Nadine, her mother, father, older brother, and three young sisters were rendered homeless after the quake; their damaged second floor apartment in Bel Air deemed unlivable. Soon after, they moved into the lot of the government’s Office for Elderly Insurance. The Office’s main building had collapsed and eight families with ties to the agency set up campsites in the lot. Nadine’s father, who was employed by the agency, paid fifty dollars to rent the one-room security booth abutting the property’s entrance for six months. To make it habitable, the family fashioned a plywood door and windows, and covered the porous tin ceiling with tarps. The booth was about half the size of their apartment in Bel Air. It had space for only a full-size bed, and it had no shower, nor latrine. It was far from the friends and neighbors who had formed this family’s support group. And since it was not a recognized camp, it was also removed from the aid networks servicing displaced persons in the capital. After a few months of crowded yet lonely living, Nadine gave up. She assembled the seventy dollars for a visa to the Dominican Republic, and, in November 2010, she joined her sister who worked at a Dominican beauty salon. Yet in a few months, she was back in Haiti. She realized in the DR that she was pregnant, and she sought her mother’s guidance for the birth. She had a baby boy the following summer.
About six months later, in December 2011, the family was evicted from their booth. The agency’s grounds manager “rented” the booth to another homeless employee who, presumably, paid a larger bribe. The nine-member family (Nadine’s brother’s pregnant girlfriend joined them) erected a campsite among the others in the lot. They laid beige carpets for a floor and made a tent by stringing USAID tarps and bed sheets from the barbed wire of the property’s fence to tree branches and stakes in the ground. This tent, where they have lived for one year, is far from shelter. Strong winds uproot the tarps, and even minor rains cause flooding.
November 25, 2012, I visited Nadine with some friends from Bel Air. When I walked into the gate, I found her sitting in a small, wooden chair rocking her somnolent son. Her eyes were filled with tears. She told us that her estranged boyfriend, her son’s father, was in the hospital with Cholera. “And I’m fed up with this,” she said, sweeping her hand over the property. Once the baby was asleep, she told me that the trouble was that the problems cannot end in Haiti. “A bad thing after another after another.” Our friend, hoping to lighten the mood, interjected with a timeworn idiom: “We don’t know what the future will bring…”
But do we not?
For Nadine, as for many others, the earthquake was a terrible disaster—but it was also a link in a chain of disastrous events. She fully expects another; and why shouldn’t she? Her situation makes disaster predictable, even imminent. Within this tragic horizon, her modes of recovery, of holding on, remain subject to chance, favors, and occasional aid.
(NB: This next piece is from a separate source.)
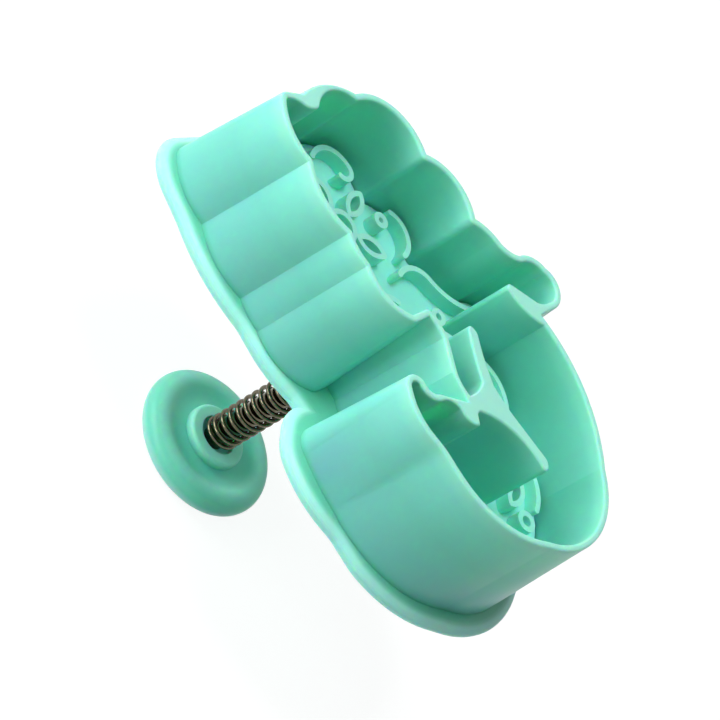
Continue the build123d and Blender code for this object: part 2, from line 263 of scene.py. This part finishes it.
def finished(piece, body, node, material):
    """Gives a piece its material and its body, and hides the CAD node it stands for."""
    piece.data.materials.append(material)
    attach(piece, body)
    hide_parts(node)


shell_plastic = moulded_polypropylene("polypropylene_moulded_mint_wall", [
    # painted highlight: the flange's rounded bead, paler than the wall
    (30.0, "#a8f8e8", 0.4),
    (32.2, "#b2f8ec", 0.5),
    # painted shade: a dark line in the groove where the wall rises from the flange
    (32.45, "#64ceae", 0.5),
    (33.4, "#7ad4c8", 2.6),
    (44.0, "#7ad4c8", 2.6),
    # painted highlight: paler from 44 mm up to the rim
    (51.0, "#88e4d6", 2.2),
    (53.0, "#9cf0dc", 0.5),
    (53.75, "#a6f8e2", 0.3),
])
# Painted light on the plate, which stands in the walls' shade: paler than the walls, and paler still up to
# the tops of the raised lines
plate_plastic = moulded_polypropylene("polypropylene_moulded_mint_plate", [
    (38.4, "#98f6e6", 1.0),
    (40.6, "#98f6e6", 1.0),
    (41.4, "#9cf6e0", 0.4),
    (42.65, "#aafae4", 0.15),
])
knob_plastic = moulded_polypropylene("polypropylene_moulded_mint_knob", [
    # painted light: the knob's rounded side, from the floor up to 1.8 mm, paler than the dish
    (0.0, "#b8f6ea", 0.8),
    (1.8, "#a4ecde", 0.8),
    (2.6, "#7cdec8", 2.0),
    (3.9, "#7cdec8", 2.0),
    # painted highlight: the tops of the knob's rim and of the boss, paler than the dish
    (4.5, "#9ceada", 1.0),
    (5.2, "#a4eedc", 0.6),
])
wire = nickelled_wire("spring_steel_nickel_plated")

for node, material in (
    ("cutter_shell", shell_plastic), ("plunger_knob", knob_plastic), ("plunger_stem", wire),
):
    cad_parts[node].data.materials[0] = material

# Embossing plate: the CAD plate with every edge of its raised lines rounded
plate = merged_copy("embossing_plate", "embossing_plate_rounded")
bpy.ops.object.mode_set(mode="EDIT")
bpy.ops.mesh.select_all(action="SELECT")
bpy.ops.mesh.dissolve_limited(angle_limit=flat_within)
bpy.ops.object.mode_set(mode="OBJECT")
edge_round = plate.modifiers.new("edge_round", "BEVEL")
edge_round.width, edge_round.segments = edge_round_width, edge_round_steps
edge_round.limit_method, edge_round.angle_limit = "ANGLE", sharp_from
edge_round.use_clamp_overlap = True
bpy.ops.object.modifier_apply(modifier="edge_round")
bpy.ops.object.shade_smooth_by_angle(angle=smooth_up_to)
flat_faces = plate.modifiers.new("flat_faces", "WEIGHTED_NORMAL")
flat_faces.mode, flat_faces.weight, flat_faces.keep_sharp = "FACE_AREA", 100, True
bpy.ops.object.modifier_apply(modifier="flat_faces")
finished(plate, "plunger", "embossing_plate", plate_plastic)

# Return spring: a smooth shaded copy of the CAD spring on the cutter's body, with a mesh of its own. The
# real spring shortens towards the cutter's back as the plunger is pressed.
spring = merged_copy("return_spring", "return_spring_wire")
bpy.ops.object.shade_smooth()
finished(spring, "cutter", "return_spring", wire)
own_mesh(spring)

# Floor under the push knob
bpy.ops.mesh.primitive_plane_add(size=floor_width, location=(0, 0, 0))
floor = bpy.context.active_object
floor.name = "paper_floor"
floor.data.materials.append(backdrop_paper("seamless_paper_white"))

# Camera: above the knob's side, looking along +X, and rolled
back = Vector((-math.cos(elevation), 0, math.sin(elevation)))
level_right = Vector((0, -1, 0))
level_up = Vector((math.sin(elevation), 0, math.cos(elevation)))
right = level_right * math.cos(roll) + level_up * math.sin(roll)
up = level_up * math.cos(roll) - level_right * math.sin(roll)
focal_pixels = frame_pixels * lens / sensor_width
ray = right * (target_seen[0] / focal_pixels) + up * (target_seen[1] / focal_pixels) - back
camera_place = target - ray * camera_distance
camera_data = bpy.data.cameras.new("camera")
camera_data.sensor_width, camera_data.lens, camera_data.clip_start = sensor_width, lens, near_limit
camera = bpy.data.objects.new("camera", camera_data)
camera.matrix_world = Matrix.Translation(camera_place) @ Matrix((right, up, back)).transposed().to_4x4()
bpy.context.scene.collection.objects.link(camera)
bpy.context.scene.camera = camera


def softbox(name, direction, distance, size, power):
    """A square area lamp that looks at the middle of the part from a direction."""
    lamp = bpy.data.lights.new(name, "AREA")
    lamp.shape, lamp.size, lamp.energy = "SQUARE", size, power
    holder = bpy.data.objects.new(name, lamp)
    holder.location = lamp_target + Vector(direction).normalized() * distance
    holder.rotation_euler = (lamp_target - holder.location).to_track_quat("-Z", "Y").to_euler()
    bpy.context.scene.collection.objects.link(holder)


softbox("key_softbox", (-0.30, 0.91, 0.27), distance=0.6, size=0.30, power=1.85)
softbox("side_softbox", (-0.80, 0.58, 0.14), distance=0.6, size=0.22, power=1.05)
softbox("top_softbox", (-0.05, 0.25, 0.97), distance=0.7, size=0.30, power=2.9)

bpy.context.scene.world = studio_world("studio")
bpy.context.scene.view_settings.view_transform = "Standard"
If the recovered life embodies all the anxiety and risk of a quivering ground, I wonder, can the disaster even be located? This reminds me of Lauren Berlant’s recent suggestion that in precarious situations “the event emerges not as a thing that goes without saying but as a genre whose conventions are stunned, disorganized, and open for change.” For many in Haiti, disaster events seem to meld into a normalized disastrous-ness—where feelings of not just danger but also uncertainty, insecurity, and doubt coalesce. This vernacularization of disaster deepens the meaning at stake in the anecdote I recounted earlier: “Let’s keep living!” Below the inspirational message lies a reminder of the precarity of life in Haiti before and long after this, or any other, disaster.
Chelsey Kivland is the McKennan Postdoctoral fellow in Anthropology at Dartmouth College. She writes about street politics in contemporary urban Haiti.